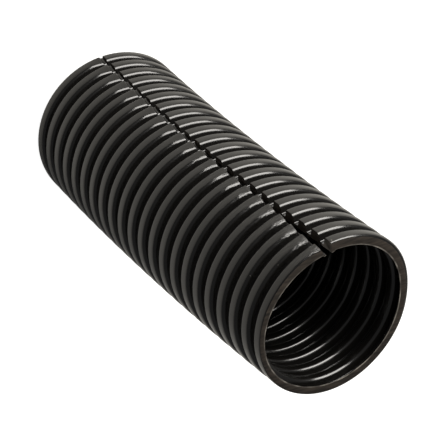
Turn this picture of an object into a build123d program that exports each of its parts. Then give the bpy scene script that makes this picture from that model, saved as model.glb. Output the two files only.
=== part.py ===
from build123d import *

import os
from math import atan, cos, degrees, radians, sin, tan

# Split corrugated conduit: a short length of loom tubing for cables, moulded in one piece.
# Millimetres. The tube stands on its tail end, with its sprung mouth at the top and its slit on the
# +Y side. It keeps the gentle set of the coil that it was cut from, and leans to +X as it rises.

os.makedirs("parts", exist_ok=True)

# The corrugation
crest_radius = 15.0      # outside, over the ridges
ridge_height = 1.6       # how far a ridge stands above the valleys beside it
wall = 0.5               # thickness of the skin, which runs in waves
pitch = 3.6              # from one ridge to the next
crest_flat = 1.45        # width of a ridge's top, between its sharp corners
flank_taper = 12.0       # degrees that a ridge's side leans from square

# The length that is cut from the coil
ridge_count = 22
end_stub = 0.4           # skin left beyond the foot of the first and last ridge
bend_radius = 600.0      # the coil's set, from the bend's centre to the tube's axis

# The slit from end to end, sprung open at the mouth
slit_mouth_width = 1.3
slit_middle_width = 0.36
slit_tail_width = 0.22
slit_mouth_turn = -12.4    # degrees round the tube from its +Y side, towards +X
slit_middle_turn = -10.3
slit_tail_turn = -8.6
cut_overrun = 1.0          # how far a cutting shape passes the piece

# Sizes that follow
root_radius = crest_radius - ridge_height
bore_radius = root_radius - wall
crest_half = crest_flat / 2
flank_run = ridge_height * tan(radians(flank_taper))
corner_shift = wall * tan(radians(90 - flank_taper) / 2)
ring_half = pitch / 2 + cut_overrun
end_reach = crest_half + flank_run + end_stub
step_angle = 2 * degrees(atan(pitch / 2 / bend_radius))
sweep_angle = (ridge_count - 1) * step_angle
middle_angle = sweep_angle / 2
half_angle = middle_angle + degrees(end_reach / bend_radius)

# The bend's centre, with the tail's cut on the floor and the tube's outermost ridges as far to -X as to +X
tail_back = bend_radius + crest_radius
mouth_front = (bend_radius - crest_radius) * cos(radians(sweep_angle)) - crest_half * sin(radians(sweep_angle))
bend_centre = ((tail_back + mouth_front) / 2, 0, end_reach)


def across(angle, along=0.0):
    """The plane square to the tube at this angle up the bend, facing the mouth, its X to the bend's centre."""
    return Plane(Pos(*bend_centre) * Rot(0, angle, 0) * Pos(-bend_radius, 0, along))


def facing(angle, turn):
    """The plane along the tube's axis there, its X to the mouth, that faces out at this turn from +Y."""
    level = across(angle)
    outward = level.x_dir * sin(radians(turn)) + level.y_dir * cos(radians(turn))
    return Plane(level.origin, x_dir=level.z_dir, z_dir=outward)


def slit_turn(angle):
    """Where the slit lies at this angle up the bend, in degrees round the tube from +Y towards +X."""
    share = (angle - middle_angle) / half_angle
    slope = (slit_mouth_turn - slit_tail_turn) / 2
    curve = (slit_mouth_turn + slit_tail_turn) / 2 - slit_middle_turn
    return slit_middle_turn + slope * share + curve * share**2


def ridge_outline(flat_half, top, foot):
    """One side of the skin along a ridge, from one valley to the next, as places along the tube and radii."""
    foot_half = flat_half + flank_run
    return [
        (-ring_half, foot),
        (-foot_half, foot),
        (-flat_half, top),
        (flat_half, top),
        (foot_half, foot),
        (ring_half, foot),
    ]


def ridge(angle, upper, lower):
    """The skin round one ridge, between two planes across the tube. Its seam lies where the slit goes."""
    flat = facing(angle, slit_turn(angle) - 90)
    with BuildPart() as ring:
        with BuildSketch(flat):
            with BuildLine():
                outside = ridge_outline(crest_half, crest_radius, root_radius)
                inside = ridge_outline(crest_half - corner_shift, crest_radius - wall, bore_radius)
                Polyline(*outside, *reversed(inside), close=True)
            make_face()
        revolve(axis=Axis(flat.origin, flat.x_dir))
        split(bisect_by=upper, keep=Keep.BOTTOM)
        split(bisect_by=lower, keep=Keep.TOP)
    return ring.part


def slit_point(share, offset, overrun=0.0):
    """A point of the slit's edge, this share of the way from the middle to an end, on the slit's own plane."""
    angle = share * half_angle
    swerve = bend_radius * (1 - cos(radians(angle))) * cos(radians(slit_middle_turn))
    swing = crest_radius * sin(radians(slit_turn(middle_angle + angle) - slit_middle_turn))
    return bend_radius * sin(radians(angle)) + overrun, swerve + swing + offset


# The ridges meet on mitres half way between them, and a square cut ends the tube past the outer ones
angles = [step_angle * i for i in range(ridge_count)]
uppers = [across(a + step_angle / 2) for a in angles[:-1]] + [across(angles[-1], end_reach)]
lowers = [across(angles[0], -end_reach)] + [across(a - step_angle / 2) for a in angles[1:]]
ridges = [ridge(*planes) for planes in zip(angles, uppers, lowers)]

with BuildPart() as conduit:
    add(ridges)

    # The slit, drawn on a plane through the tube's middle and cut out through one side of the skin
    with BuildSketch(facing(middle_angle, slit_middle_turn)) as slit:
        with BuildLine():
            edges = []
            for side in (1, -1):
                edges.append(
                    ThreePointArc(
                        slit_point(1, side * slit_mouth_width / 2, cut_overrun),
                        slit_point(0, side * slit_middle_width / 2),
                        slit_point(-1, side * slit_tail_width / 2, -cut_overrun),
                    )
                )
            for end in (0, 1):
                Line(edges[0] @ end, edges[1] @ end)
        make_face()
    extrude(amount=crest_radius + cut_overrun, mode=Mode.SUBTRACT)

conduit.part.label = "conduit"
export_step(conduit.part, "parts/conduit.step")

print("volume", round(conduit.part.volume, 1), "valid", conduit.part.is_valid)
print("solids", len(conduit.part.solids()), "faces", len(conduit.part.faces()))
print("box", conduit.part.bounding_box())
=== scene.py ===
"""The looks of a split corrugated conduit: its moulded skin, black plastic, light and camera.

Metres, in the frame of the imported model. The tube stands on its tail end, with its sprung mouth at
the top, its slit on the +Y side and its bend towards +X. A place on it is given as s up the tube from
the middle of the tail's ridge, a radius, and a turn round the tube from +Y towards +X.
"""

from math import atan2, cos, pi, radians, sin, tan

import bmesh
import bpy
import numpy as np
from mathutils import Matrix, Vector


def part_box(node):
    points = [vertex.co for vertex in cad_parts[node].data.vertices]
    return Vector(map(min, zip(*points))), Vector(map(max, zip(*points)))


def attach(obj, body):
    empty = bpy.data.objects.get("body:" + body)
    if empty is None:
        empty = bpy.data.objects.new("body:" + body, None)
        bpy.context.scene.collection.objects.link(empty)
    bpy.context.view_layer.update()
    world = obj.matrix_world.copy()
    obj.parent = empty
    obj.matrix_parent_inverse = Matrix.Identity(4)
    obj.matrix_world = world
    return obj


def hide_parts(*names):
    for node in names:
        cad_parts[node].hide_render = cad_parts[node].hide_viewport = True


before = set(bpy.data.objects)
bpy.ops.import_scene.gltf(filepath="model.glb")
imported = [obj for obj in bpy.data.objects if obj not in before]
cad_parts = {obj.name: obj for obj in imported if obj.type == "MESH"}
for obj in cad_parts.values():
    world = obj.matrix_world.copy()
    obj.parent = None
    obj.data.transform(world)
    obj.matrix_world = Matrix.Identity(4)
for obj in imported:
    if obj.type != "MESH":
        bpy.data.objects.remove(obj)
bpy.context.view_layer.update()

MM = 0.001
low, high = (Vector(corner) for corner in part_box("conduit"))

# The tube's own sizes
crest_radius = (high.y - low.y) / 2
ridge_height = 1.6 * MM
wall = 0.5 * MM
pitch = 3.6 * MM
ridge_count = 22
end_reach = 1.465 * MM                   # from the middle of the tail's ridge to its cut, as in the CAD
bend_radius = 600 * MM

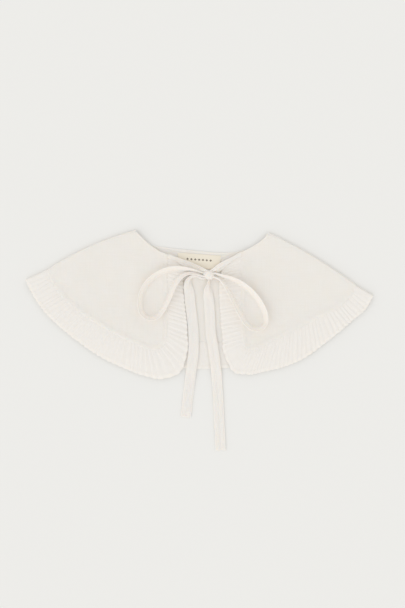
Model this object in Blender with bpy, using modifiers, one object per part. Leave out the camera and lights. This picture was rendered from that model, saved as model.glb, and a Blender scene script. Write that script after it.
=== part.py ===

━━━━━━━━━━━━━━━━━━━━

> STATED TASK: How many lines in the data contain the string "points"? Respond with the number only.

> TASK ANSWER: 2